General Orders: GHQ, American Expeditionary Forces, Citation Orders No. 5 (June 3, 1919)
https://achh.army.mil/regiment/silverstar-wwi-wwi-qs

==Philippine Insurrection==
Major Shiels served as a surgeon in the US Volunteer Medical Corps in the Philippines. During that service period, Major Shiels was cited for action above and beyond the call of duty placing himself in mortal danger on the battlefield while rescuing and treating wounded soldiers while under direct fire. For his valorous actions, he was awarded the Medal of Honor by President Theodore Roosevelt on the 22nd of November, 1906. After returning from the Philippines Major Shiels retired from military service and resumed his civilian life as a surgeon.

==Interwar years==
Now known as "The Fighting Doctor," Dr. Shiels returned to civilian life as a surgeon and was appointed Professor of Surgery of Gunshot Wounds and Military Medicine at Fordham University in New York City. He was considered an expert at legal medicine, and was an expert witness at the murder trial of Harry W. Thaw (who had murdered architect Stanford White in Manhattan's Madison Square Garden), supporting the first use of the temporary insanity defense. He also testified as an expert witness in the Fatty Arbuckle murder trial, in that case offering his opinion on the medical condition afflicting the victim prior to her murder. Dr. Shiels was a prolific contributor to medical journals, writing on wide ranging subjects including the nature of Colic, the proper teaching of anatomy, the role of the physician as an expert witness, and closure of surgical wounds.

==World War I==
At the outset of WWI, Dr. Shiels volunteered again for service, and was re-commissioned as a Major. He received a special order to serve in Major General Pershing's forces in France, where he was assigned to the 369th Infantry Regiment, known as the Harlem Hellfighters. His actions on September 27-30, 1918, earned him the French Croix de Guerre and the Silver Star.

==Post military service==
George was discharged in October 1919 and went on to become the professor of clinical surgery at the University of California, San Francisco and at Fordham University of New York. He married twice, first to Emily, and last to Grace (who had been married twice before with one child), and had no children with either wife.

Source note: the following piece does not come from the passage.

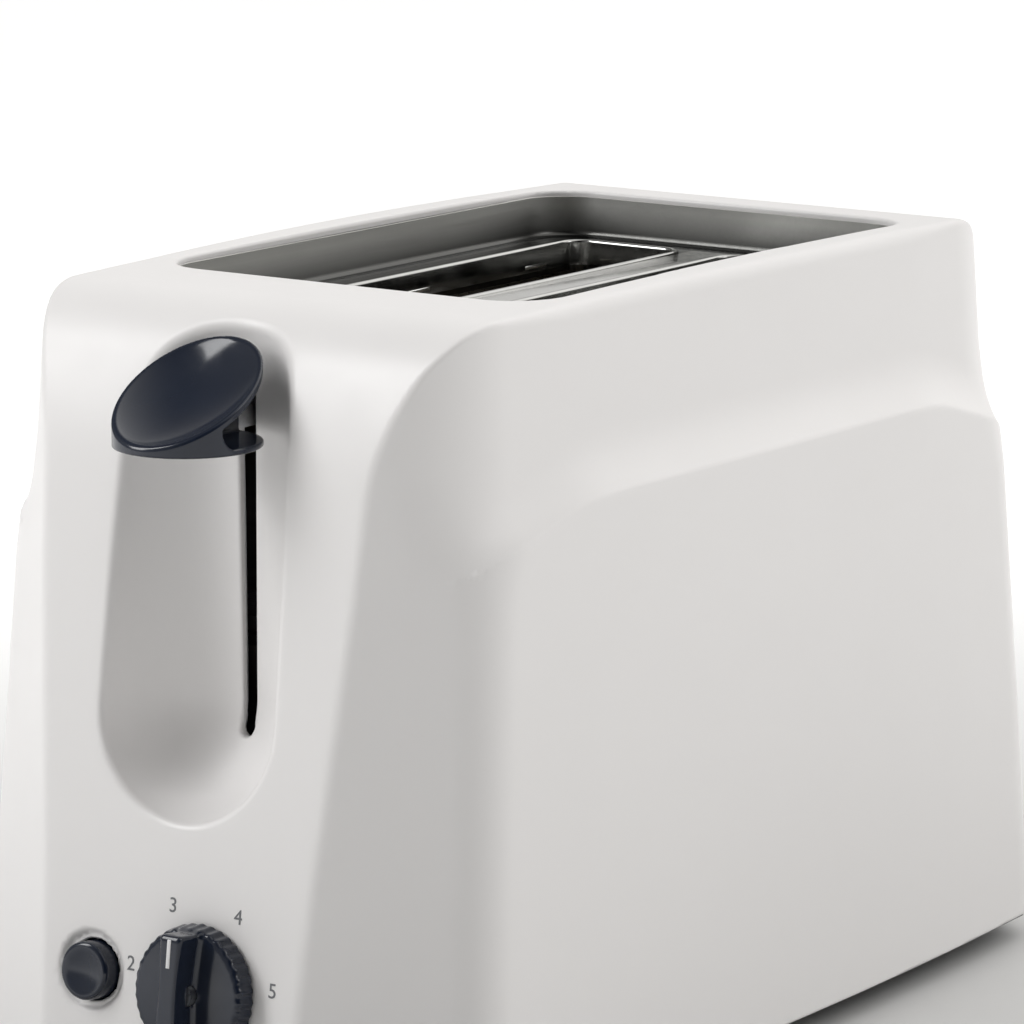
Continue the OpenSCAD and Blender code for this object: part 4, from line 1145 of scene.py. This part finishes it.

The Honolulu-Star Bulletin December 5, 1930, printed a short entry about Dr. Shiels embarking on "a trip to the orient" in which he is referred to as "Colonel" although records have not yet been found corroborating a promotion. The same article states that Dr. Shiels "is traveling to recuperate from being gassed in the World War." Again this has not yet been corroborated independently, and there is no record of a Purple Heart Medal.

George Franklin Shiels died on October 26, 1943.